**What you should do**
Where a line holds the string "link", return that line.

[Begin]

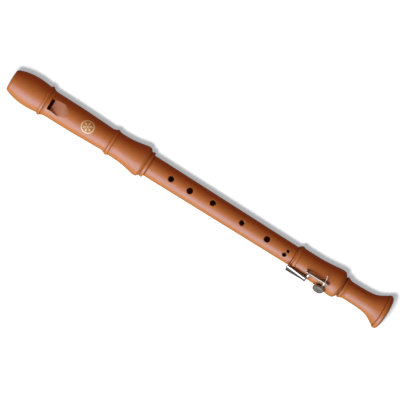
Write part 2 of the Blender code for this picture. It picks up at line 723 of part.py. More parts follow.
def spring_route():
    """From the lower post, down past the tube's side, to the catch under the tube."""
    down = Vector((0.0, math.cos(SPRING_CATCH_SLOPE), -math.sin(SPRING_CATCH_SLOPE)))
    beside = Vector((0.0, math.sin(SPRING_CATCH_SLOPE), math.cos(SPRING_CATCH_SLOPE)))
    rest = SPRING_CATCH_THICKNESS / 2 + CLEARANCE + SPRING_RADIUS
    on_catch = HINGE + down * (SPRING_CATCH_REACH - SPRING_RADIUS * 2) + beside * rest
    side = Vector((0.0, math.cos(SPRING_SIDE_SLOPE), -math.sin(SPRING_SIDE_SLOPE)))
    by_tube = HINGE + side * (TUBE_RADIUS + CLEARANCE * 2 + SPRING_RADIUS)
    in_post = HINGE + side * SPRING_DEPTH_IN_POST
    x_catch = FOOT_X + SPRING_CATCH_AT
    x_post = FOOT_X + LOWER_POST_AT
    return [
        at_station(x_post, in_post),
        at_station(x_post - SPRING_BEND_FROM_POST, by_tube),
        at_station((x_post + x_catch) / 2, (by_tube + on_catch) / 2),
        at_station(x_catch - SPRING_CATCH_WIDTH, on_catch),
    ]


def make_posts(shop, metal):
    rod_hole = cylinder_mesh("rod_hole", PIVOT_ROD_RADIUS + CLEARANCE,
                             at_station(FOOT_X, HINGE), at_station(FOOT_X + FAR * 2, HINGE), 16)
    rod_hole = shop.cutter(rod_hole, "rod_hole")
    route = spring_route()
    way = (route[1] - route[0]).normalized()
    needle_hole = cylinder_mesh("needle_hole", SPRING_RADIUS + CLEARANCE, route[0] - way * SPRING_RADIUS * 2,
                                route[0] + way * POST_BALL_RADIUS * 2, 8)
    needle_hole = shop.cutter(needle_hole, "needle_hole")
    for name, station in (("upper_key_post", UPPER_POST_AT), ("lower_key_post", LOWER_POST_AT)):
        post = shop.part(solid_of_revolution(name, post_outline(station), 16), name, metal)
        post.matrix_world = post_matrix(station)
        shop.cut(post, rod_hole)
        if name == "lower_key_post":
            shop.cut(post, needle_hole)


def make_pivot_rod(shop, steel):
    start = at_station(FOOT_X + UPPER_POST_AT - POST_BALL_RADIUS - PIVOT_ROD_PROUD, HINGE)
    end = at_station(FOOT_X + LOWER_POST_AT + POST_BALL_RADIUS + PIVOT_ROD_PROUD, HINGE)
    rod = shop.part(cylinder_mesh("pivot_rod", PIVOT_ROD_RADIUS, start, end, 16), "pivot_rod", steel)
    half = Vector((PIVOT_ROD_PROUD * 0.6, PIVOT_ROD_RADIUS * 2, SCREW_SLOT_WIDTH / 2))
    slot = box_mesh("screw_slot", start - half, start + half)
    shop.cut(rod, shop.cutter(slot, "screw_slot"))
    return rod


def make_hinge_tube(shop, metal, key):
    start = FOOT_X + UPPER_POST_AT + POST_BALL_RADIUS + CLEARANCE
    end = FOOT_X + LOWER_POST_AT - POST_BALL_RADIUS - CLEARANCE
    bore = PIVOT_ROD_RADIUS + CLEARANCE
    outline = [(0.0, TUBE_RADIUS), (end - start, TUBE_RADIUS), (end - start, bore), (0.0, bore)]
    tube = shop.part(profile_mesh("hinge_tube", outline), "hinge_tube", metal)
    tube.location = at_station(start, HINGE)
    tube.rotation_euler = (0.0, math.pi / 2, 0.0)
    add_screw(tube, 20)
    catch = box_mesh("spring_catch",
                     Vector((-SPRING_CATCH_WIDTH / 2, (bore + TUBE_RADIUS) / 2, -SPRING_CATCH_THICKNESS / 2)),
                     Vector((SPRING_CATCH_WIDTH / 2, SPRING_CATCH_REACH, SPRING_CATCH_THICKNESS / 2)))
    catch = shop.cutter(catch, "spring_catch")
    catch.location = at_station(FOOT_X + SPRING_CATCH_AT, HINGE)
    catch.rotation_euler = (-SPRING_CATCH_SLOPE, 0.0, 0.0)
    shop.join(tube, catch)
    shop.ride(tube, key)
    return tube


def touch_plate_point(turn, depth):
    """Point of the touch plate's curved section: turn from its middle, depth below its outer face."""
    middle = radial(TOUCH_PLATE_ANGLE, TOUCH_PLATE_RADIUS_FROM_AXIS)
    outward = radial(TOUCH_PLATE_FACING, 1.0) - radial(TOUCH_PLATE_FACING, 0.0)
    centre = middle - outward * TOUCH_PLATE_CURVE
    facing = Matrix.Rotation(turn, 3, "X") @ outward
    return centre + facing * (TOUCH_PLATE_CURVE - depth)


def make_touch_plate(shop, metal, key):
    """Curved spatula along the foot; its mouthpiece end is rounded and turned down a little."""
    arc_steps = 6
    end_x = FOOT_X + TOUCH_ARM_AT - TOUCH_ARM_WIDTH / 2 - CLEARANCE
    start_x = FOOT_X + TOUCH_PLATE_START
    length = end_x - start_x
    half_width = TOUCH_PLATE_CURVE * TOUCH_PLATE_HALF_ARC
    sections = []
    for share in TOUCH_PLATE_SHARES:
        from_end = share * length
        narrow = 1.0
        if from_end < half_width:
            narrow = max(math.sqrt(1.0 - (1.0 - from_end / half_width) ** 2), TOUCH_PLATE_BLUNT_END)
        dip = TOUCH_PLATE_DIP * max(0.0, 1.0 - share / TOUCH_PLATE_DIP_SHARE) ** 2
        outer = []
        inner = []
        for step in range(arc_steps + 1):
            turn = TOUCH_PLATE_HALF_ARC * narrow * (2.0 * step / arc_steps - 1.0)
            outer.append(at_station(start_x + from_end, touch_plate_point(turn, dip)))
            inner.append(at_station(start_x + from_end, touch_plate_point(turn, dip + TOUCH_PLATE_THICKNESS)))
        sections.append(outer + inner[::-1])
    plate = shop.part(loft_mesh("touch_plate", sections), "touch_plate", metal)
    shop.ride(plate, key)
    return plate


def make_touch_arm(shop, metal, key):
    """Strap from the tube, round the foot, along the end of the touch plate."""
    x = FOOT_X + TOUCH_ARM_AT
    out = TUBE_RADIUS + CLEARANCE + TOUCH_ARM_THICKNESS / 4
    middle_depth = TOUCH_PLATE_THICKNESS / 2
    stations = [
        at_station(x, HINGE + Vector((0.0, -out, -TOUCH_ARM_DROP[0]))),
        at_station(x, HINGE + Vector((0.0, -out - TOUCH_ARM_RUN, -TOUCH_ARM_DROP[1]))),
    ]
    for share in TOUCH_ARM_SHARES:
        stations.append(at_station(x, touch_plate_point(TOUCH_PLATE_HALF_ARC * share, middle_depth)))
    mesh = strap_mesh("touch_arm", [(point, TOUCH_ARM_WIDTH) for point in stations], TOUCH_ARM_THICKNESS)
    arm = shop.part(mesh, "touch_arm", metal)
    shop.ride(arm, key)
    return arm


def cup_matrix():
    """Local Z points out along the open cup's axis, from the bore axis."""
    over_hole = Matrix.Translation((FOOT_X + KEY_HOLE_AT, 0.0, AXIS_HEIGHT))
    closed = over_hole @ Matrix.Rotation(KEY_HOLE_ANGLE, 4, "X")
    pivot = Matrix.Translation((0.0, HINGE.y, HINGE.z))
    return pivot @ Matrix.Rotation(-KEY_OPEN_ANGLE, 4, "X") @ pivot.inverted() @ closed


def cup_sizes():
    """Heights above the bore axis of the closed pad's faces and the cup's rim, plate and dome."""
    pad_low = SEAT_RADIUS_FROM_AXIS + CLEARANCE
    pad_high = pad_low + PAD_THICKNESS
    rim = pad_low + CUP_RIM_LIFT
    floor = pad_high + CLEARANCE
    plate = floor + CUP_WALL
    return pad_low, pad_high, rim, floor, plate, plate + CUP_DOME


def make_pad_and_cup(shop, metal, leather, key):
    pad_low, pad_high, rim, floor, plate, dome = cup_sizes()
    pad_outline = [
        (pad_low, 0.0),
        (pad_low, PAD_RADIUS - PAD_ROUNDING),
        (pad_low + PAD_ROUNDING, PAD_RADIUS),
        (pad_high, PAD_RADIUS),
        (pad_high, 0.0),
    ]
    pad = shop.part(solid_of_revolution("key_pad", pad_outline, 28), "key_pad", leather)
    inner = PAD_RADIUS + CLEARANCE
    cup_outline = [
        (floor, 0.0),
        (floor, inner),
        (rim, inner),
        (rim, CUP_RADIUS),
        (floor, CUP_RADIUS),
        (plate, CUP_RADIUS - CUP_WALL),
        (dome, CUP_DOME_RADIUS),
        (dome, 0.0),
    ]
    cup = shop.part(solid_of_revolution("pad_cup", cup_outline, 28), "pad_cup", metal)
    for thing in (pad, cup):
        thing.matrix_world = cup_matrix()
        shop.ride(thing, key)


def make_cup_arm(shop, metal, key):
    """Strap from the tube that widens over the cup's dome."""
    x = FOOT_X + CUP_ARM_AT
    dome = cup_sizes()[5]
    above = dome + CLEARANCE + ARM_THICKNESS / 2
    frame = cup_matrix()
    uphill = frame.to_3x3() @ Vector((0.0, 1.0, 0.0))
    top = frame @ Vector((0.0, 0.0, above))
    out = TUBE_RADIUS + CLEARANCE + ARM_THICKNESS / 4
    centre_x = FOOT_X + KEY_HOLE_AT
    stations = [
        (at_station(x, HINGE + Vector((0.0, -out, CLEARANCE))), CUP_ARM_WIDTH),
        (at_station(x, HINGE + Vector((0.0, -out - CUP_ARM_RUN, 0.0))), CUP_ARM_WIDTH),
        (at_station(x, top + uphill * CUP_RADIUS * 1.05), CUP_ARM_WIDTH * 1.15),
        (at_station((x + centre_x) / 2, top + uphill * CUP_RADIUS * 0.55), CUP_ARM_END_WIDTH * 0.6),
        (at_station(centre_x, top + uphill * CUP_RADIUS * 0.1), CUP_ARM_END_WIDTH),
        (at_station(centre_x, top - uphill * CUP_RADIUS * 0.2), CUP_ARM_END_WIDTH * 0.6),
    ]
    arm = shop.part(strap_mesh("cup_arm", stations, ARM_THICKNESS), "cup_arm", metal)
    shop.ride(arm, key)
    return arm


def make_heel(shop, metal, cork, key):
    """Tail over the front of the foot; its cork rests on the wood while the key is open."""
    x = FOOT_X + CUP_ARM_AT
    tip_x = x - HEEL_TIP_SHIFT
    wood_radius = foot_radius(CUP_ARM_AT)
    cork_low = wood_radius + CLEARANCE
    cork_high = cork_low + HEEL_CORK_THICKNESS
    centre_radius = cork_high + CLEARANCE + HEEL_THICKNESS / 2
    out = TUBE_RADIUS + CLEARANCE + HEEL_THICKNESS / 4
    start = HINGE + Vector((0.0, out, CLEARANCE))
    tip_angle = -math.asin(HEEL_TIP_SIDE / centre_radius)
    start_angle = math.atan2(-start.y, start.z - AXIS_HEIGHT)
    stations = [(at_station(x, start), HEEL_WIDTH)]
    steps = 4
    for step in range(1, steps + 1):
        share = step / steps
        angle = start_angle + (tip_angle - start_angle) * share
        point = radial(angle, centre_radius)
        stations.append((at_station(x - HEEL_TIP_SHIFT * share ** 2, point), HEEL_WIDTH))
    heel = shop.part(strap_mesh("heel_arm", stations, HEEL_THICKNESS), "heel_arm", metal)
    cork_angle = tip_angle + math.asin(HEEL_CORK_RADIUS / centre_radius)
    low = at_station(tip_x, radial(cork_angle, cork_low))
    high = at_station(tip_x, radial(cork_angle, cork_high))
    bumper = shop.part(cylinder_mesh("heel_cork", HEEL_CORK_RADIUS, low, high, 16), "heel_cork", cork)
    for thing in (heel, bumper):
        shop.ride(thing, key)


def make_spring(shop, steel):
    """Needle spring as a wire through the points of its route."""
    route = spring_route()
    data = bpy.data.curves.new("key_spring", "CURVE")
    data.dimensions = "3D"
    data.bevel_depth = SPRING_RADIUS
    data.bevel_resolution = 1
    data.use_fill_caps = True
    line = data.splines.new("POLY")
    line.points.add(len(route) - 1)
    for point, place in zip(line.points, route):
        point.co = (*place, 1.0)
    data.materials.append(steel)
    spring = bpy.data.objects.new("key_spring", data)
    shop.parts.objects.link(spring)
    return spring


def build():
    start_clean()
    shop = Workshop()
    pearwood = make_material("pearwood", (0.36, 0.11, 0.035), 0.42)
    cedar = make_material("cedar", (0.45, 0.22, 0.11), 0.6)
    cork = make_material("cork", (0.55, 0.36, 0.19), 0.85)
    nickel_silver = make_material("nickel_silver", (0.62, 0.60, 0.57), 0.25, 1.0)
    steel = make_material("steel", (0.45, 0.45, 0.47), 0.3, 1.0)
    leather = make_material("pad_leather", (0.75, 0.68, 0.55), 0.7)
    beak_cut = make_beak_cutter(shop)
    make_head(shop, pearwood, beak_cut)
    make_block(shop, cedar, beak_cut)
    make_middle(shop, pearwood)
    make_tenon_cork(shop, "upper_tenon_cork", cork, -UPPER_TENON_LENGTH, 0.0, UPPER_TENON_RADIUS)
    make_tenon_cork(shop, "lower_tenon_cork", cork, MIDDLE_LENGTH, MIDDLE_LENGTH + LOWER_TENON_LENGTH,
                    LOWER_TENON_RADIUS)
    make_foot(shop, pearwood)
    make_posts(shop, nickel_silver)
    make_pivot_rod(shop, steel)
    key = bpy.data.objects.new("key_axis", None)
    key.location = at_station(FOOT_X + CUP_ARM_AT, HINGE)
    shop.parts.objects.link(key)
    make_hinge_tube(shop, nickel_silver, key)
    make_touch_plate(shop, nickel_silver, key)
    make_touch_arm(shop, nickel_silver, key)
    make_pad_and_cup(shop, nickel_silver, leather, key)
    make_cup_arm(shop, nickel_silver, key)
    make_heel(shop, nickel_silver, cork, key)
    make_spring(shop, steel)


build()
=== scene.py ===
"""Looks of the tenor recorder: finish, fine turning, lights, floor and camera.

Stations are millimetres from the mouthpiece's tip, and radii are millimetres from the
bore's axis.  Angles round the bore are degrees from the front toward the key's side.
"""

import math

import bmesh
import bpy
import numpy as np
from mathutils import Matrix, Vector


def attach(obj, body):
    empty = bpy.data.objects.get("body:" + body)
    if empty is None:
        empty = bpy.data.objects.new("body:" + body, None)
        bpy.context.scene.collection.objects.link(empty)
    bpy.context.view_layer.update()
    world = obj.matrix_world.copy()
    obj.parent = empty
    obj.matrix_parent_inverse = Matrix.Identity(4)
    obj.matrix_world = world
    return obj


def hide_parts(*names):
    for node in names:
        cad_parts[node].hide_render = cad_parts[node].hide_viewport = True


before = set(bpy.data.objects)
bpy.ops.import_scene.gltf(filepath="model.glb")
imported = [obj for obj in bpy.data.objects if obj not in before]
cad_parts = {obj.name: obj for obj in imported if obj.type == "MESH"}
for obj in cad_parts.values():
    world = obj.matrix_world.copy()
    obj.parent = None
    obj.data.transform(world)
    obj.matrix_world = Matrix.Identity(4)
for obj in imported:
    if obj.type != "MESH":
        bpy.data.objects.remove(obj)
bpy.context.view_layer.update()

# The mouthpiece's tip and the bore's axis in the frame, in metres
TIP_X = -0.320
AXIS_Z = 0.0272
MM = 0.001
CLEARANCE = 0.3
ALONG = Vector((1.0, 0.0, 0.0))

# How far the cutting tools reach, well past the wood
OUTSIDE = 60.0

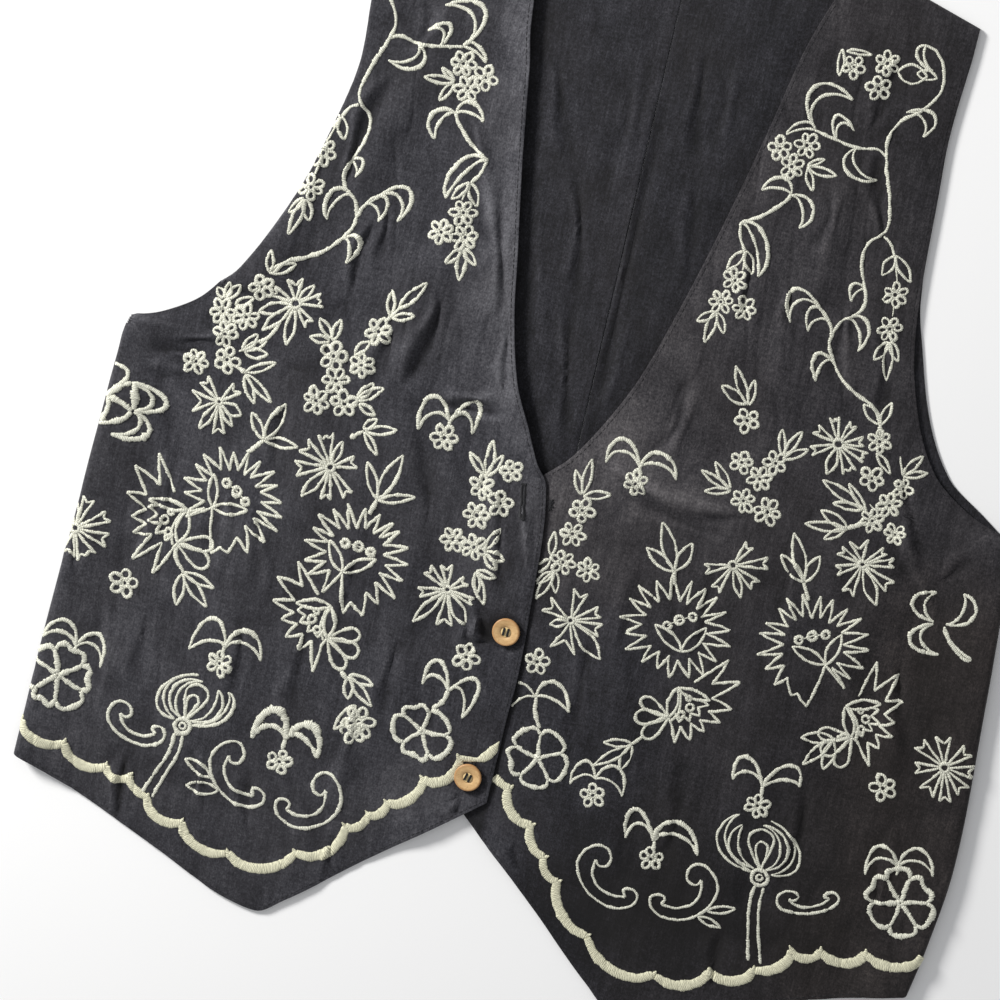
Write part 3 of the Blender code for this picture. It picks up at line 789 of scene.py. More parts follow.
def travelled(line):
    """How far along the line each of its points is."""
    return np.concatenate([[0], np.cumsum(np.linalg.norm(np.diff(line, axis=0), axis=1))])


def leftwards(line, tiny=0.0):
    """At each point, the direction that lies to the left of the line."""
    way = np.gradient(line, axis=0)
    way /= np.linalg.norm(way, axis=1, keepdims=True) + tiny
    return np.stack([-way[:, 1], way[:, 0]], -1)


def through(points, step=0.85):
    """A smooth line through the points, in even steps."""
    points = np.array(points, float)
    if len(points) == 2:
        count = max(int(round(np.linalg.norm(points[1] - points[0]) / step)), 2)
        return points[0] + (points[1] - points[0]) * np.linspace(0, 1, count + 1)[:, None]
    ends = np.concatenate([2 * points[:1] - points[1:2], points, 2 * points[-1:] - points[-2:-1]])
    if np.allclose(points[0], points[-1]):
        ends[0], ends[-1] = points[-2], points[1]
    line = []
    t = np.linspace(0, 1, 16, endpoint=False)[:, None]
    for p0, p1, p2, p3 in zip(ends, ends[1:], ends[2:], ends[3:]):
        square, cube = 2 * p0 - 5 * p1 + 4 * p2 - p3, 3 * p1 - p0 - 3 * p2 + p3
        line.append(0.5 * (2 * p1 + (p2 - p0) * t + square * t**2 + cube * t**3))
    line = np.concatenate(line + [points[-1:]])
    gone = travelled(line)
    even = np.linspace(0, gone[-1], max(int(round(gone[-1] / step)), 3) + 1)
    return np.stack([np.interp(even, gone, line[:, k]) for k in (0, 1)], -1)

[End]

**Exercise solution**
    shop.parts.objects.link(spring)
    shop.parts.objects.link(key)
        bpy.context.scene.collection.objects.link(empty)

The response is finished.